Index-linked gilts have shot up this year as more investors have sought inflation protection while pension funds have continued to hoover them up in order to match their long-term liabilities. This has pushed their price so high, that their yields after inflation have fallen below zero. Whilst this made them expensive Spiller said they could rise further. ‘We very much believe that index-linked gilts will go on to even bigger negative yields when inflation rises because there really will be no place left to hide.’

Expensive linkers

Speaking at the same event Hamish Baillie, co-manager of Ruffer, agreed. He pointed to the UK’s longest-dated index-linked gilt, the 0.125% bond maturing in 2068.  It was ‘unbelievably expensive’ having surged 55% this year and traded on a negative real yield after inflation of -1.6%.

Nevertheless, Baillie argued it offered an interesting ‘trade off’. ‘If the real yield continues to shift further into negative territory with inflation rising faster than interest rate expectations, the price of this bond will increase significantly,’ he said.

For example, he said if the real yield fell to -5.6% on the back of higher inflation the price of the bond would leap 660% from £250 to £1,900. By contrast, a lurch into deflation with yields shifting in the opposite direction to +2.4% would see the gilt slump 90% to £33.

While certainly not risk-free Baillie felt such ‘linkers’, in which 12% of his fund was invested, offered good protection against the risk of higher inflation, particularly as in such a scenario conventional bonds and share prices would suffer very badly.
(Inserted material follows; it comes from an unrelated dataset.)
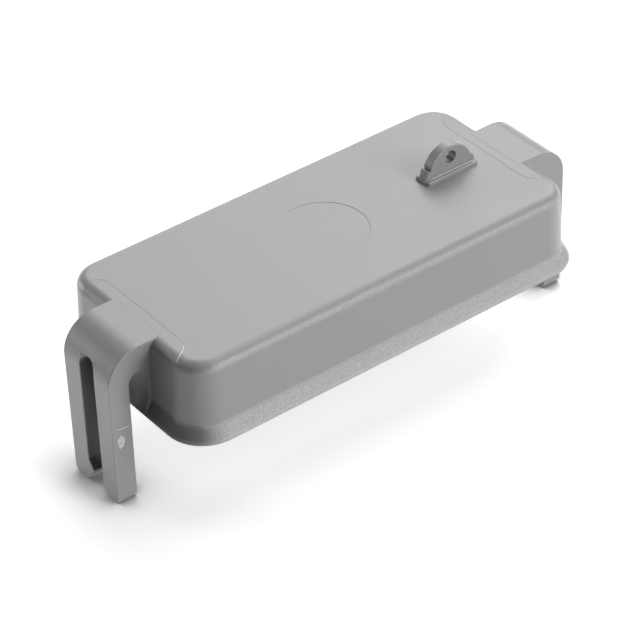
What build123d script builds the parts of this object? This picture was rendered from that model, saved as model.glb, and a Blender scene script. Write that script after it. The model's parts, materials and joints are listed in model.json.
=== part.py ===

The capital preservation ethos of Capital Gearing and Ruffer means they perform differently from conventional funds. While long-term returns can be lower, they are less volatile and tend to do better when markets are falling. Nevertheless, over ten years both have beaten the 65% return from the FTSE All Share index, with Capital Gearing delivering a 95% total return to shareholders and Ruffer 134%.